§ **Directive**
All lines from the one with "Write part 2 of the Blender" through the one with "# A pitch turns", and only those, are to be reproduced exactly, both ends included.
----
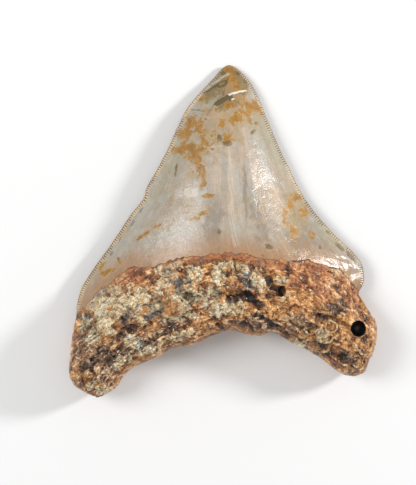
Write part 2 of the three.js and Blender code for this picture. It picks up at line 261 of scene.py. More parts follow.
# %% Forms of the root and scars of the blade
ROOT_FORMS = [  # x, y, half-widths, turn, height, all but the turn in mm
    (-32.9, -26.6, 12, 7.5, 35, 1.1),  # crusted mound on the left shoulder
    (-14.4, -17, 7.5, 5.4, 20, 1.6),  # crust knob under the enamel
    (-41.5, -41, 6, 8, 0, 0.6),  # swelling of the left lobe
    (-14, -25.2, 8, 2, 8, 0.8),  # ridge below the knob
    (-14.4, -29.6, 7.4, 1.8, 8, -1.1),  # trench below that ridge
    (5.7, -16.4, 6.4, 5.6, 0, 1.4),  # knob right of the middle
    (5.4, -22.9, 5.6, 1.6, -8, -1.6),  # trench under it
    (5.8, -27.8, 7.6, 2.8, -8, 0.9),  # crusted ridge over the arch
    (17.4, -17.4, 6.2, 1.6, -39, -1.8),  # gully on the right
    (28.8, -17.2, 8.4, 4, -8, 1.1),  # mound under the enamel on the right
    (37.5, -27.4, 7, 4.4, -35, 0.8),  # mound on the right shoulder
    (24, -31.5, 9, 1.6, -24, -0.8),  # trench along the right lobe
    (-30, -40.5, 7, 1.8, 25, -0.7),  # trench along the left lobe
]
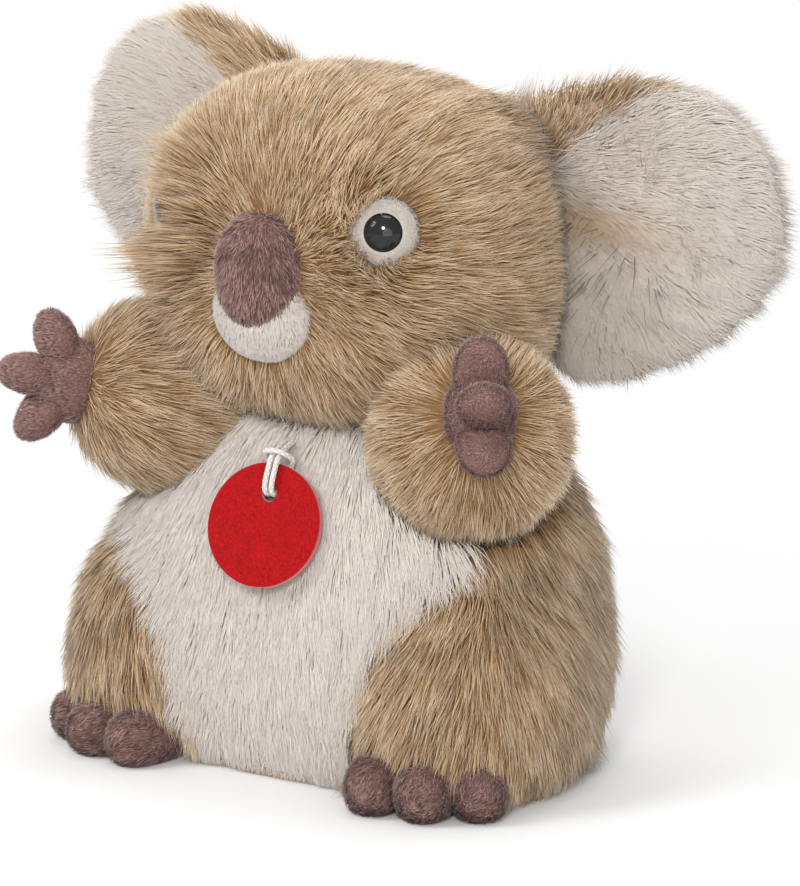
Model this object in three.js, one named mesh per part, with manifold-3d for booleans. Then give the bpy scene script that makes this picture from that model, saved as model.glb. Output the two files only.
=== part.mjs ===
// A seated plush koala with a big head, round ears, raised arms and a felt tag at its throat.
// Millimetres, +Z up. The toy looks along -Y, its left side is +X, and it stands on z = 0.
// Every soft piece is drawn at the outside of its pile, so the pile counts in its size.
import * as THREE from 'three';
import { ConvexGeometry } from 'three/addons/geometries/ConvexGeometry.js';
import { mergeVertices } from 'three/addons/utils/BufferGeometryUtils.js';
import Module from 'manifold-3d';

const wasm = await Module();
wasm.setup();

// Shared sizes
const gap = 0.3; // left between two pieces that touch
const swingGap = 0.8; // left where a faceted form turns past another
const overrun = 30; // how far a cutting form runs past what it cuts
const weldDistance = 0.0001; // corners closer than this are one corner
const coverThickness = 7; // backing cloth with its pile
const roundSides = 20; // sides of a small turned piece

// How finely a form is faceted
const fine = { sides: 28, rings: 18 };
const plain = { sides: 22, rings: 14 };
const coarse = { sides: 20, rings: 12 };
const small = { sides: 12, rings: 8 };

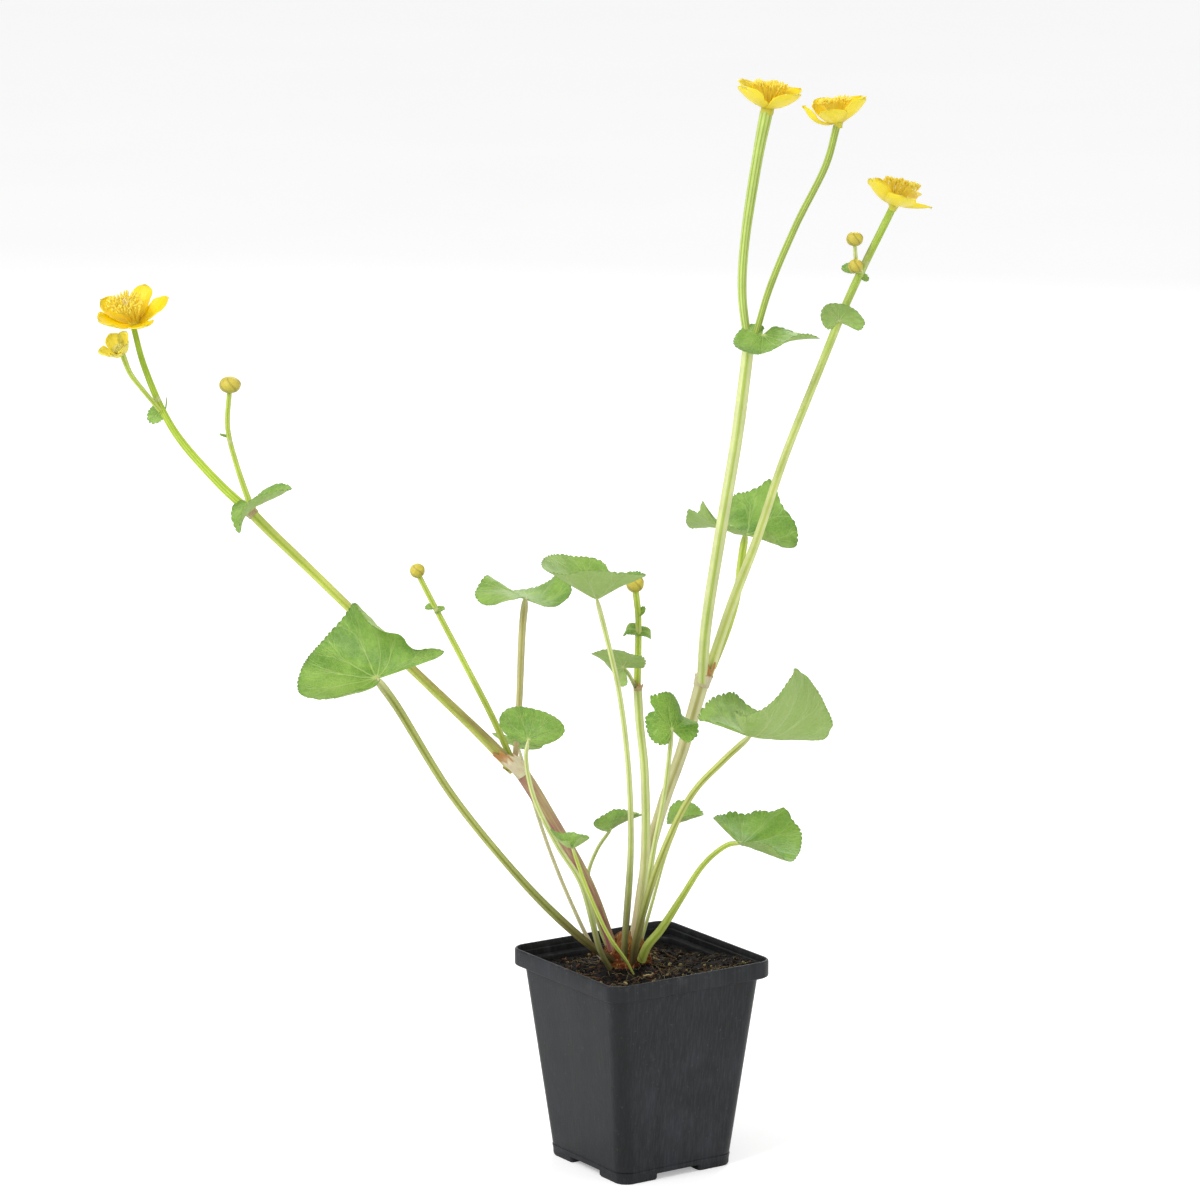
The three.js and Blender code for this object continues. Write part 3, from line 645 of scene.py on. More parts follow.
@cache
def mottle_group() -> Tree:
    """Soft patches and fine grain from Object coordinates; both outputs run from 0 to 1."""
    board, ins, out = new_group("mottle", {"Place": (0.0, 0.0, 0.0), "Size": 60.0}, ("Patches", "Grain"))
    board.feed(out.inputs, {
        "Patches": board.band(board.noise(ins["Place"], ins["Size"], 4.0, 0.6), 0.3, 0.7),
        "Grain": board.noise(ins["Place"], 620.0, 4.0, 0.72),
    })
    return board.tree


@cache
def fibre_group() -> Tree:
    """Thin streaks along v, from a noise stretched along the piece; Rounds is how many go round u."""
    board, ins, out = new_group(
        "fibres", {"Skin": (0.0, 0.0, 0.0), "Rounds": 40.0, "Run": 3.0}, ("Streak", "Fine")
    )
    split = board.node("SeparateXYZ", {0: ins["Skin"]}).outputs
    turn = board.times(split[0], 2 * math.pi)
    radius = board.work("DIVIDE", ins["Rounds"], 6.0)
    x = board.times(board.work("COSINE", turn), radius)
    y = board.times(board.work("SINE", turn), radius)
    z = board.times(split[1], ins["Run"])
    place = board.node("CombineXYZ", {0: x, 1: y, 2: z}).outputs[0]
    board.feed(out.inputs, {
        "Streak": board.noise(place, 1.0, 2.0, 0.5), "Fine": board.noise(place, 3.1, 3.0, 0.65),
    })
    return board.tree


def new_material(name: str) -> tuple[Material, Board, Node]:
    """An empty material with a Principled shader.

    Args:
        name: Name of the material.

    Returns:
        The material, its board and the shader.
    """
    material = bpy.data.materials.new(name)
    material.use_nodes = True
    board = Board(material.node_tree)
    return material, board, next(n for n in board.tree.nodes if n.type == "BSDF_PRINCIPLED")


# ------------------------------------------------------------------ finishes


@dataclass(frozen=True)
class BladeSkin:
    """Leaf blade: green above with pale radiating veins, paler beneath."""

    name: str
    upper: Colour = rgb(138, 178, 74)
    deep: Colour = rgb(86, 136, 38)
    under: Colour = rgb(162, 188, 106)
    vein: Colour = rgb(190, 212, 130)
    veins: int = 9
    reach: float = 12.0
    net: float = 0.3

    def build(self) -> Material:
        """Makes the material; tint is underside, dark margin and tone."""
        material, board, shader = new_material(self.name)
        flat, _, v = board.skin()
        place = board.place()
        side, edge, tone = board.tint()
        veins = board.group(vein_group(), Skin=flat, Place=place, Count=float(self.veins), Reach=self.reach)
        mottle = board.group(mottle_group(), Place=place, Size=85.0)
        lines = board.work("MAXIMUM", veins["Main"], board.times(veins["Branch"], 0.62))
        ribs = board.work("MAXIMUM", lines, board.times(veins["Net"], self.net))
        pale = board.times(ribs, 0.5)
        green = board.mix(mottle["Patches"], self.deep, self.upper)
        green = board.mix(pale, green, self.vein)
        green = board.mix(board.times(tone, 0.6), green, rgb(176, 200, 92))
        below = board.mix(board.times(mottle["Patches"], 0.5), self.under, self.upper)
        below = board.mix(pale, below, rgb(192, 208, 142))
        colour = board.mix(side, green, below)
        colour = board.mix(board.band(v, 0.015, 0.1, 0.75, 0.0), colour, rgb(206, 214, 140))
        colour = board.mix(edge, colour, rgb(58, 62, 34))
        grain = board.line(mottle["Grain"], 0.75, 0.62)
        rough = board.line(side, 0.16, 0.4)
        relief = board.times(ribs, board.line(side, 2.0, -1.0))
        board.feed(shader.inputs, {
            "Base Color": board.mix(0.55, colour, board.shaded(colour, grain)),
            "Roughness": board.line(mottle["Grain"], 0.12, rough),
            "Normal": board.bump(board.line(mottle["Grain"], 1.1, relief), 0.0002),
            "Specular IOR Level": 0.45, "Subsurface Weight": 0.22,
            "Subsurface Radius": (0.5, 1.0, 0.2), "Subsurface Scale": 0.0008,
        })
        return material


@dataclass(frozen=True)
class StalkSkin:
    """Stem or petiole: pale ribs, darker stripes between them and an aged colour where tint says so."""

    name: str
    rib: Colour = rgb(226, 232, 168)
    stripe: Colour = rgb(176, 196, 92)
    # Default aged colour, a dark olive: on leaf stalks it darkens the foot by the crown, partly the stalk's
    # own olive-brown and partly painted shade.
    aged: Colour = rgb(74, 68, 10)
    stained: Colour = rgb(136, 80, 84)
    ribs: float = 4.0

    def build(self) -> Material:
        """Makes the material; tint is age, stain and pallor."""
        material, board, shader = new_material(self.name)
        flat, u, _ = board.skin()
        age, stain, pale = board.tint()
        fibres = board.group(fibre_group(), Skin=flat, Rounds=46.0, Run=4.0)
        mottle = board.group(mottle_group(), Place=board.place(), Size=70.0)
        wave = board.work("COSINE", board.times(u, 2 * math.pi * self.ribs))
        wave = board.line(fibres["Streak"], 2.2, board.work("ADD", wave, -1.1))
        colour = board.mix(board.band(wave, -0.3, 1.0), self.rib, self.stripe)
        colour = board.mix(board.band(fibres["Fine"], 0.52, 0.68, 0.0, 0.45), colour, self.stripe)
        old = board.mix(board.band(fibres["Fine"], 0.35, 0.65, 0.0, 0.2), self.aged, self.stripe)
        colour = board.mix(age, colour, old)
        colour = board.mix(board.times(stain, board.band(fibres["Streak"], 0.25, 0.6)), colour, self.stained)
        colour = board.mix(pale, colour, rgb(226, 226, 176))
        shade = board.times(board.line(mottle["Patches"], 0.14, 0.9), board.line(fibres["Fine"], 0.2, 0.9))
        relief = board.work("ADD", fibres["Fine"], board.times(fibres["Streak"], 0.8))
        board.feed(shader.inputs, {
            "Base Color": board.shaded(colour, shade),
            "Roughness": board.line(fibres["Fine"], 0.2, 0.34),
            "Normal": board.bump(relief, 0.00012),
            "Specular IOR Level": 0.22, "Subsurface Weight": 0.15,
            "Subsurface Radius": (0.8, 1.0, 0.3), "Subsurface Scale": 0.001,
        })
        return material


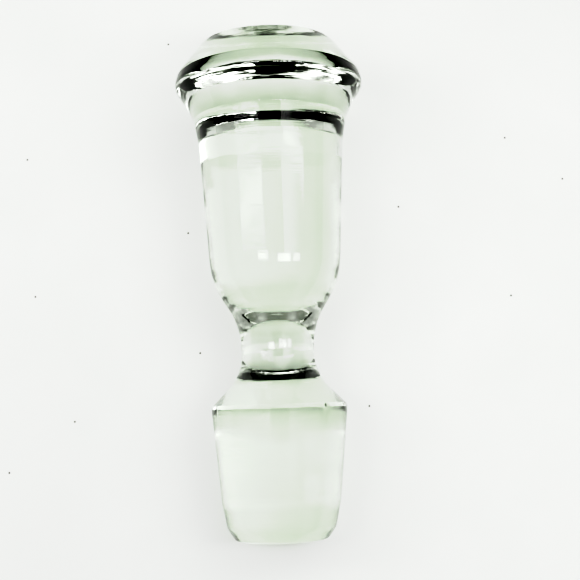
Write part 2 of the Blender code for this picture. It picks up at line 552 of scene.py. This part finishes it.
# %% [markdown]
# ## The camera
#
# The camera looks down on the lying stopper from about a quarter of a metre, a little past square to its
# axis, so that the head leans away. Its place is counted from the plug's end, along the axis and above it.
# A pitch turns it about X and a small roll turns the picture.

# %% Camera
CAMERA_DISTANCE = 243.9
CAMERA_ALONG = 26.15
CAMERA_ASIDE = 3.32
CAMERA_PITCH = math.radians(6.19)
CAMERA_ROLL = math.radians(-1.90)
SIDEWAYS = Vector((1.0, 0.0, 0.0))
SENSOR_WIDTH = 36.0
FOCAL_LENGTH = 70.7
camera_data = bpy.data.cameras.new("camera")
camera_data.sensor_width = SENSOR_WIDTH
camera_data.lens = FOCAL_LENGTH
camera = bpy.data.objects.new("camera", camera_data)
bpy.context.scene.collection.objects.link(camera)
forward = AXIS * math.sin(CAMERA_PITCH) - ABOVE * math.cos(CAMERA_PITCH)
level_up = AXIS * math.cos(CAMERA_PITCH) + ABOVE * math.sin(CAMERA_PITCH)
up = level_up * math.cos(CAMERA_ROLL) - SIDEWAYS * math.sin(CAMERA_ROLL)
right = SIDEWAYS * math.cos(CAMERA_ROLL) + level_up * math.sin(CAMERA_ROLL)
facing = Matrix((right, up, -forward)).transposed().to_4x4()
stand = PLUG_END + (AXIS * CAMERA_ALONG + ABOVE * CAMERA_DISTANCE + SIDEWAYS * CAMERA_ASIDE) * MM
camera.matrix_world = Matrix.Translation(stand) @ facing
bpy.context.scene.camera = camera
print("camera height above the table in mm", round(stand.z / MM, 1))

# %% [markdown]
# ## Exposure and tone
#
# The plain "Standard" transform keeps the glass and the table in their own tones. A curve then gives the
# picture its contrast: it deepens the darks and lifts the pale tones, as a camera does with a bright scene.

# %% Tone
EXPOSURE = -0.32
TONE = ((0.12, 0.01), (0.25, 0.10), (0.36, 0.28), (0.52, 0.53), (0.79, 0.895))
view = bpy.context.scene.view_settings
view.view_transform = "Standard"
view.exposure = EXPOSURE
view.use_curve_mapping = True
COMBINED = 3
curve = view.curve_mapping.curves[COMBINED]
for dark, bright in TONE:
    curve.points.new(dark, bright)
view.curve_mapping.update()
print("points on the tone curve", len(curve.points))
----
§ **Answer**
Write part 2 of the Blender code for this picture. It picks up at line 552 of scene.py. This part finishes it.
# %% [markdown]
# ## The camera
#
# The camera looks down on the lying stopper from about a quarter of a metre, a little past square to its
# axis, so that the head leans away. Its place is counted from the plug's end, along the axis and above it.
# A pitch turns it about X and a small roll turns the picture.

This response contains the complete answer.